TASK TO CARRY OUT =
All the data should come back exactly as it was given.

(Scripts that build objects)
··········
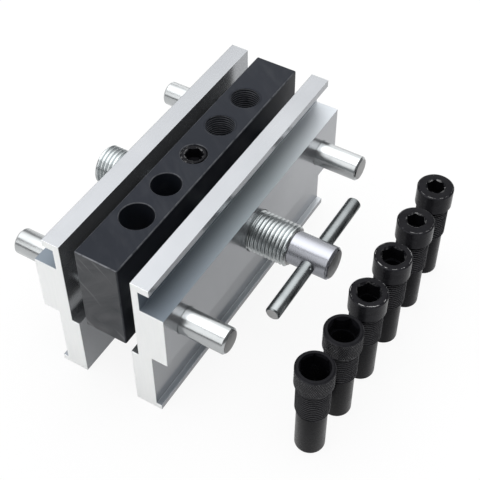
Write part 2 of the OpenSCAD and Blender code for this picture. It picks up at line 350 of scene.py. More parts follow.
# %% Retaining screw
low, high = box_mm("retaining_screw")
GRUB_TOP, POINT_Z, GRUB_R, GRUB_PITCH = high[2], low[2], 6.35, 1.27
GRUB_KEY, GRUB_SOCKET, GRUB_LEAD, GRUB_CONE = 7.94, 6.0, 4.8, 1.2
POINT_R, GRUB_BOTTOM, GRUB_TURN, GRUB_RUN_OUT = 3.0, 27.75, np.radians(32), 0.35
GRUB_CORE = GRUB_R - DEPTH_SHARE * GRUB_PITCH

grub_rows = stack(
    plain_rows(soft_corner([[POINT_Z, 0], [POINT_Z, POINT_R], [GRUB_BOTTOM, POINT_R],
                            [GRUB_BOTTOM, GRUB_CORE]]), ROUND),
    thread_rows(2 * GRUB_R, GRUB_PITCH, GRUB_BOTTOM, GRUB_TOP, ROUND, run_out=GRUB_RUN_OUT),
    socket_rows(GRUB_KEY, GRUB_TOP, GRUB_SOCKET, GRUB_LEAD, ROUND, turn=GRUB_TURN),
    plain_rows([[GRUB_TOP - GRUB_SOCKET - GRUB_CONE, 0]], ROUND))
retaining_screw = grid_piece("retaining_screw_black", grub_rows[1] * np.cos(ROUND),
                             grub_rows[1] * np.sin(ROUND), grub_rows[0])

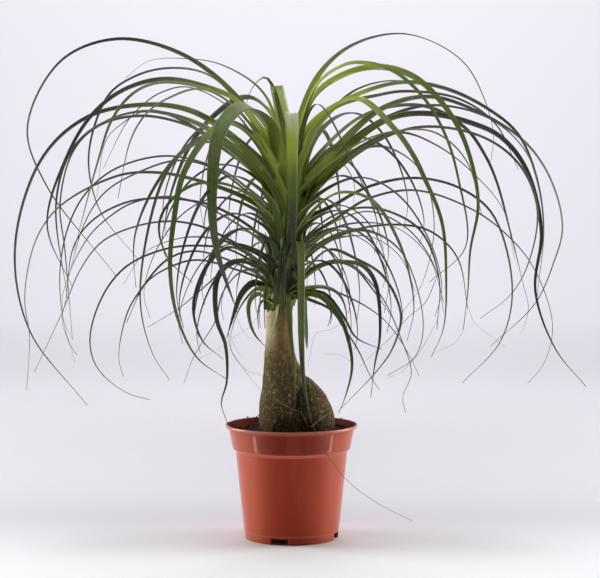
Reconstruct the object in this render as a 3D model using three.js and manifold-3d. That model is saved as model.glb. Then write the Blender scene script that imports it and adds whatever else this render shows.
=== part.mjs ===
// A ponytail palm in a moulded plastic nursery pot.
// Millimetres, +Z up. The origin is on the pot's axis, on the surface it stands on.
// +X is to the right and -Y is towards the viewer.
// The pieces are the pot, the soil in it, the swollen trunk, and the crown of leaves on the stem.

import * as THREE from 'three';
import { mergeVertices } from 'three/addons/utils/BufferGeometryUtils.js';
import Module from 'manifold-3d';

const wasm = await Module();
wasm.setup();

// Pot
const potHeight = 104;
const lipRadius = 60;
const lipDepth = 3;
const collarTopRadius = 57.2;
const collarBottomRadius = 53.6;
const collarBottom = 82;
const bodyTopRadius = 51;
const bodyTop = 80;
const bodyBottomRadius = 43.4;
const bodyBottom = 8;
const footRadius = 42.4;
const footWidth = 2.4;
const potWall = 1.3;
const potEdge = 0.5;
const floorTop = 6.3;
const floorCorner = 1.8;
const potSides = 48;
const notchCount = 4;
const notchWidth = 16;
const notchHeight = 6.5;
const notchDepth = 12;
const notchBelow = 2;
const firstNotchTurn = -105;
const lugCount = 5;
const lugWidth = 3.2;
const lugProud = 0.5;
const lugHeight = 13;
const firstLugTurn = -124;

// Soil
const soilClearance = 0.4;
const soilTop = 97.5;
// Waves of the soil's lumpy top: [turns across, turns in depth, start, height]
const soilWaves = [[0.21, 0.17, 1.3, 0.9], [0.24, -0.2, 0.2, 0.6], [0.47, -0.39, 0, 0.6]];
const soilLump = 2;
const soilRings = 7;

// Trunk: rings of [height, middle across, half width across, half depth]
const trunkSides = 22;
const stemRings = [
  [66, -3.5, 9, 9], [68, -3.5, 18.5, 18], [76, -3.5, 23.5, 24], [88, -3.5, 25.5, 26],
  [100, -4, 26, 26.5], [112, -5.7, 24.6, 25], [124, -7.7, 21.7, 22.5], [136, -7.5, 19.5, 19.5],
  [146, -6.9, 19.1, 17], [154, -7.7, 17.4, 15], [161, -9.4, 15.3, 13.8], [168, -10.6, 14.1, 13],
  [174, -10.8, 13.2, 12.6], [187, -11.3, 12, 12], [205.7, -11.3, 12.2, 12],
];
const lobeRings = [
  [70, 16, 6, 6], [72, 16, 12, 13], [80, 17, 16.5, 19], [92, 18, 20.5, 23],
  [104, 18.5, 21, 24], [113, 18, 20.2, 23], [122, 16.8, 18.9, 20.5], [132, 14.3, 15.8, 16],
  [140, 12.3, 10.6, 11], [146, 10.5, 6, 6], [149, 9.5, 2, 2],
];
const pegRadius = 6;
const pegTop = 220;
const pegLean = 1;
const pegSunk = 4;

// Crown: the core of packed leaf bases, rings of [height, middle across, radius]
const coreSides = 14;
const coreRings = [
  [206, -11.3, 12], [211, -11.1, 12.8], [222, -10, 13.6], [240, -7, 14], [262, -4, 13],
  [286, -1.6, 11.5], [310, 0, 10], [332, 0.4, 7.5], [346, 0.5, 4], [350, 0.5, 1.2],
];
const lowestRoot = 214;
const highestRoot = 336;
const rootDepth = 3;
const steepest = 2.4;
const stemClearance = 0.3;

// Blades
const stepLength = 33;
const fewestSteps = 6;
const mostSteps = 12;
const threadWidth = 1.1;
const keelBase = 0.75;
const keelShare = 0.17;
const taperPower = 2.6;
const restWidth = 0.5;
const restShare = 0.18;
const cutPower = 40;
const rollStart = 0.5;
const rollShare = 0.4;

// The knots of the leaves below were read in the upright plane through the pot's axis.
// A leaf that comes forward is nearer to the eye, which was this far away, to the right and up.
const eyeDistance = 1750;
const eyeSide = 7.7;
const eyeHeight = 335;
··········
FULL RESPONSE =
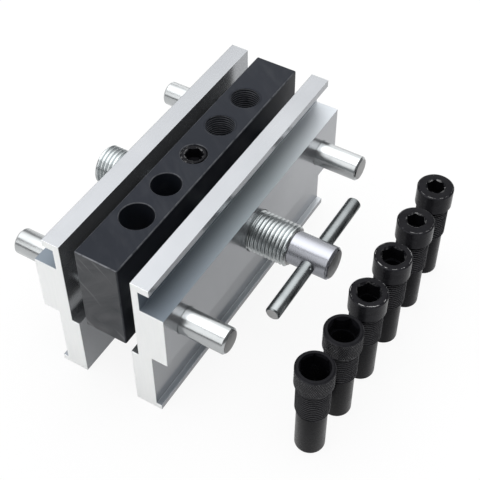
Write part 2 of the OpenSCAD and Blender code for this picture. It picks up at line 350 of scene.py. More parts follow.
# %% Retaining screw
low, high = box_mm("retaining_screw")
GRUB_TOP, POINT_Z, GRUB_R, GRUB_PITCH = high[2], low[2], 6.35, 1.27
GRUB_KEY, GRUB_SOCKET, GRUB_LEAD, GRUB_CONE = 7.94, 6.0, 4.8, 1.2
POINT_R, GRUB_BOTTOM, GRUB_TURN, GRUB_RUN_OUT = 3.0, 27.75, np.radians(32), 0.35
GRUB_CORE = GRUB_R - DEPTH_SHARE * GRUB_PITCH

grub_rows = stack(
    plain_rows(soft_corner([[POINT_Z, 0], [POINT_Z, POINT_R], [GRUB_BOTTOM, POINT_R],
                            [GRUB_BOTTOM, GRUB_CORE]]), ROUND),
    thread_rows(2 * GRUB_R, GRUB_PITCH, GRUB_BOTTOM, GRUB_TOP, ROUND, run_out=GRUB_RUN_OUT),
    socket_rows(GRUB_KEY, GRUB_TOP, GRUB_SOCKET, GRUB_LEAD, ROUND, turn=GRUB_TURN),
    plain_rows([[GRUB_TOP - GRUB_SOCKET - GRUB_CONE, 0]], ROUND))
retaining_screw = grid_piece("retaining_screw_black", grub_rows[1] * np.cos(ROUND),
                             grub_rows[1] * np.sin(ROUND), grub_rows[0])

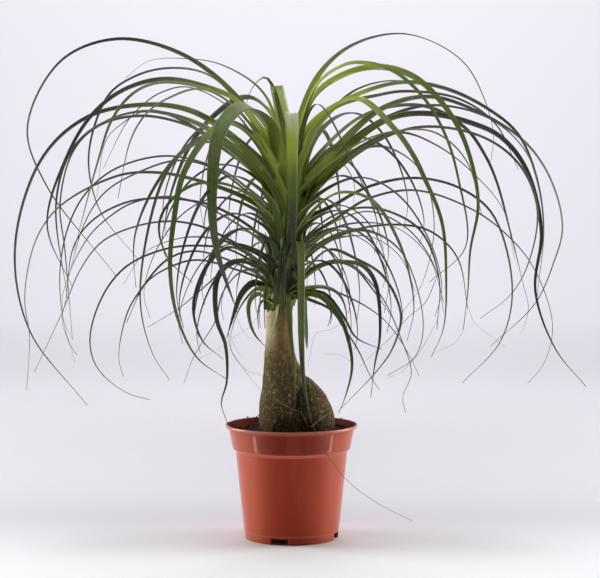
Reconstruct the object in this render as a 3D model using three.js and manifold-3d. That model is saved as model.glb. Then write the Blender scene script that imports it and adds whatever else this render shows.
=== part.mjs ===
// A ponytail palm in a moulded plastic nursery pot.
// Millimetres, +Z up. The origin is on the pot's axis, on the surface it stands on.
// +X is to the right and -Y is towards the viewer.
// The pieces are the pot, the soil in it, the swollen trunk, and the crown of leaves on the stem.

import * as THREE from 'three';
import { mergeVertices } from 'three/addons/utils/BufferGeometryUtils.js';
import Module from 'manifold-3d';

const wasm = await Module();
wasm.setup();

// Pot
const potHeight = 104;
const lipRadius = 60;
const lipDepth = 3;
const collarTopRadius = 57.2;
const collarBottomRadius = 53.6;
const collarBottom = 82;
const bodyTopRadius = 51;
const bodyTop = 80;
const bodyBottomRadius = 43.4;
const bodyBottom = 8;
const footRadius = 42.4;
const footWidth = 2.4;
const potWall = 1.3;
const potEdge = 0.5;
const floorTop = 6.3;
const floorCorner = 1.8;
const potSides = 48;
const notchCount = 4;
const notchWidth = 16;
const notchHeight = 6.5;
const notchDepth = 12;
const notchBelow = 2;
const firstNotchTurn = -105;
const lugCount = 5;
const lugWidth = 3.2;
const lugProud = 0.5;
const lugHeight = 13;
const firstLugTurn = -124;

// Soil
const soilClearance = 0.4;
const soilTop = 97.5;
// Waves of the soil's lumpy top: [turns across, turns in depth, start, height]
const soilWaves = [[0.21, 0.17, 1.3, 0.9], [0.24, -0.2, 0.2, 0.6], [0.47, -0.39, 0, 0.6]];
const soilLump = 2;
const soilRings = 7;

// Trunk: rings of [height, middle across, half width across, half depth]
const trunkSides = 22;
const stemRings = [
  [66, -3.5, 9, 9], [68, -3.5, 18.5, 18], [76, -3.5, 23.5, 24], [88, -3.5, 25.5, 26],
  [100, -4, 26, 26.5], [112, -5.7, 24.6, 25], [124, -7.7, 21.7, 22.5], [136, -7.5, 19.5, 19.5],
  [146, -6.9, 19.1, 17], [154, -7.7, 17.4, 15], [161, -9.4, 15.3, 13.8], [168, -10.6, 14.1, 13],
  [174, -10.8, 13.2, 12.6], [187, -11.3, 12, 12], [205.7, -11.3, 12.2, 12],
];
const lobeRings = [
  [70, 16, 6, 6], [72, 16, 12, 13], [80, 17, 16.5, 19], [92, 18, 20.5, 23],
  [104, 18.5, 21, 24], [113, 18, 20.2, 23], [122, 16.8, 18.9, 20.5], [132, 14.3, 15.8, 16],
  [140, 12.3, 10.6, 11], [146, 10.5, 6, 6], [149, 9.5, 2, 2],
];
const pegRadius = 6;
const pegTop = 220;
const pegLean = 1;
const pegSunk = 4;

// Crown: the core of packed leaf bases, rings of [height, middle across, radius]
const coreSides = 14;
const coreRings = [
  [206, -11.3, 12], [211, -11.1, 12.8], [222, -10, 13.6], [240, -7, 14], [262, -4, 13],
  [286, -1.6, 11.5], [310, 0, 10], [332, 0.4, 7.5], [346, 0.5, 4], [350, 0.5, 1.2],
];
const lowestRoot = 214;
const highestRoot = 336;
const rootDepth = 3;
const steepest = 2.4;
const stemClearance = 0.3;

// Blades
const stepLength = 33;
const fewestSteps = 6;
const mostSteps = 12;
const threadWidth = 1.1;
const keelBase = 0.75;
const keelShare = 0.17;
const taperPower = 2.6;
const restWidth = 0.5;
const restShare = 0.18;
const cutPower = 40;
const rollStart = 0.5;
const rollShare = 0.4;

// The knots of the leaves below were read in the upright plane through the pot's axis.
// A leaf that comes forward is nearer to the eye, which was this far away, to the right and up.
const eyeDistance = 1750;
const eyeSide = 7.7;
const eyeHeight = 335;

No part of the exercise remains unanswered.